Where an application is for a food or food ingredient that contains or
consists of a GMO, the application will also need to include the relevant information
required by article 11 of Directive 90/220/EEC and the environmental risk assessment based
on that information. For such applications, MAFF will seek the advice of the Department of
the Environment who will in turn seek the advice of the Advisory Committee on Releases to
the Environment within the same 90 day deadline.
For applications made through the UK, applicants will be encouraged to
continue the practice of depositing the accompanying dossier in the British Library. The
completed ACNFP assessments will continue to be published upon completion of the
The UK Government firmly believes that consumers have a right to know
if the products they buy contain genetically modified ingredients. If manufacturers are
using ingredients that are different from conventional products they should say so. All
foods should be labelled where they contain an ingredient which has been genetically
modified, or where there is reason to believe that this may be the case, for example when
GM and conventional ingredients have not been segregated. However, specific labelling will
not be required where, for example, the ingredient has been obtained from a GM plant but
does not itself contain modified genetic material and can therefore be considered to be
equivalent to an ingredient obtained from a conventional source.

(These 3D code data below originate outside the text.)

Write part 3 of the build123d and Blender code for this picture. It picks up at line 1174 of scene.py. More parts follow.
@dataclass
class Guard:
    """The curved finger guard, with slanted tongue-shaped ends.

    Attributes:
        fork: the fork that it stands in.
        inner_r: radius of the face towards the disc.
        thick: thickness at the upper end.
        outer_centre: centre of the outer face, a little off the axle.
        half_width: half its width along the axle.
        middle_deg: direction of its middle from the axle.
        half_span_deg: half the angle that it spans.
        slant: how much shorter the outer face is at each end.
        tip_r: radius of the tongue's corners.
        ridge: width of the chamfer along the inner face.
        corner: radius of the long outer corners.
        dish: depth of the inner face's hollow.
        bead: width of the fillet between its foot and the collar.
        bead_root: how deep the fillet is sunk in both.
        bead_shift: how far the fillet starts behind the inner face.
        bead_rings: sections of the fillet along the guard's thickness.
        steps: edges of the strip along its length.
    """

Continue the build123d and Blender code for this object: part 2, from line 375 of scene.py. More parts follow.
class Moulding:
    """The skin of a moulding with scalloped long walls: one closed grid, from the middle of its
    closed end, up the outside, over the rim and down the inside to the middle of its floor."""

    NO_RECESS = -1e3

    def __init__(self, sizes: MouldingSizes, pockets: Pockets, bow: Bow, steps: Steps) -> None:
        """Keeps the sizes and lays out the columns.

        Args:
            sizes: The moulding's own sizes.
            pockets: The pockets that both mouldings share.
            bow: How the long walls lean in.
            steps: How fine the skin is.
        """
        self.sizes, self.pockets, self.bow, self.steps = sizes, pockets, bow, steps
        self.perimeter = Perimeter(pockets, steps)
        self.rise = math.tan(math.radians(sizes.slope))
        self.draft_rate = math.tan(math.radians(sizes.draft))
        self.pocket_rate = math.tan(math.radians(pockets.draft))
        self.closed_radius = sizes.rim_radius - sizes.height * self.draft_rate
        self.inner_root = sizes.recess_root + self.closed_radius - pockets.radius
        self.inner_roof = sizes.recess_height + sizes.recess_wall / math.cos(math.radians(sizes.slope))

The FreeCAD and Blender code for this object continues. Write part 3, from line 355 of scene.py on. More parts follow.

The EC Regulation is directly applicable and legally binding in all
Member States. In the UK the novel foods Regulation 258/97 will be enforced by food
authorities as defined in the Food Safety Act 1990 and the Food Safety (Northern Ireland)
Order 1991. The Novel Foods and Novel Food Ingredient Regulations 1997 (SI 1997/1335),
which came into effect on 16 June 1997, makes provisions for the enforcement and execution
of the EC Regulation in Great Britain including offences and penalties. Similar
regulations will be introduced in Northern Ireland.